To renew the war campaigns, Mongke needed to stabilize the economy, control government spending, and confront the massive debts accumulated by Guyuk and other administrators over the prior decade. In his short and disastrous reign, Guyuk had purchased vast amounts of goods and paid for them with paper drafts on the promise that the paper could be converted into gold or silver by the merchant when needed. With Guyuk dead, many local officials and advisers no longer wanted to pay off these bills issued by the late khan. Mongke, however, astutely recognized that if he did not meet the financial obligations of Guyuk, it would make merchants and other foreigners reluctant to continue business with the Mongols.

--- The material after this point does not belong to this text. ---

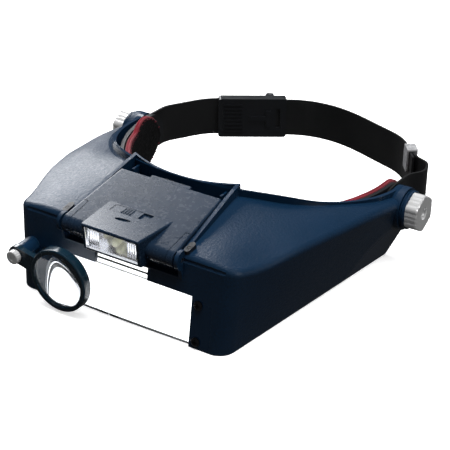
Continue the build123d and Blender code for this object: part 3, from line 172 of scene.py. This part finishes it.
# ---------------------------------------------------------------- materials
class Shader:
    """A Principled material with its procedural detail in object space, in metres."""

    def __init__(self, name, color, roughness, metallic=0.0, **values):
        self.material = bpy.data.materials.new(name)
        self.material.use_nodes = True
        self.tree = self.material.node_tree
        self.bsdf = self.tree.nodes["Principled BSDF"]
        self.place = self.tree.nodes.new("ShaderNodeTexCoord").outputs["Object"]
        self.color = color
        self.roughness = roughness
        self.height = None
        self.bsdf.inputs["Base Color"].default_value = (*color, 1)
        self.bsdf.inputs["Roughness"].default_value = roughness
        self.bsdf.inputs["Metallic"].default_value = metallic
        for key, value in values.items():
            self.bsdf.inputs[key.replace("_", " ")].default_value = value

    def link(self, a, b):
        self.tree.links.new(a, b)

    def math(self, operation, a, b=0.0):
        node = self.tree.nodes.new("ShaderNodeMath")
        node.operation = operation
        for socket, value in zip(node.inputs, (a, b)):
            if isinstance(value, (int, float)):
                socket.default_value = value
            else:
                self.link(value, socket)
        return node.outputs[0]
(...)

Mongke Khan’s decision to pay those debts prompted Juvaini to ask, “And from what book of history has it been read or heard . . . that a king paid the debt of another king?”

In a commercial world not yet accustomed to dealing with paper currency, Mongke grasped the importance of sustaining faith and purity in the monetary system. Genghis Khan had authorized the use of paper money backed by precious metals and silk shortly before his death in 1227. The practice grew erratically in the coming years, but by the time of Mongke Khan’s reign, it became necessary to limit the paper money supply in ways that it was not necessary to do with gold and silver coins. Mongke recognized the dangers incurred by earlier administrations that issued paper money and debt on an ad hoc basis, and in 1253 he created a Department of Monetary Affairs to control and standardize the issuance of paper money. The superintendent of the agency centralized control to prevent the overissue of paper money and the erosion of its value through inflation.

The Mongols allowed each nation under its control to continue minting coins in the denominations and weight they had traditionally used, but they established a universal measure based on the
sukhe,
a silver ingot divided into five hundred parts, to which each of the local currencies was tied. This standardization of varied currencies relative to the
sukhe
eased problems in accounting and currency exchange for both merchants and government administrators. Thus, standardization of currency allowed Mongke Khan to monetize taxes, rather then accepting payment in local goods. In turn, the monetization allowed for standardized budgeting procedures for his imperial administration, since instead of accepting taxes in goods, the Mongols increasingly accepted them in money. Rather than relying on government officials to collect and reallocate tribute of grain, arrows, silk, fur, oil, and other commodities, the government increasingly moved money rather than goods. For the first time, a standardized unit of account could be used from China to Persia. So long as the Mongols maintained control of money, they could let merchants assume responsibility for the movement of goods without any loss of government power.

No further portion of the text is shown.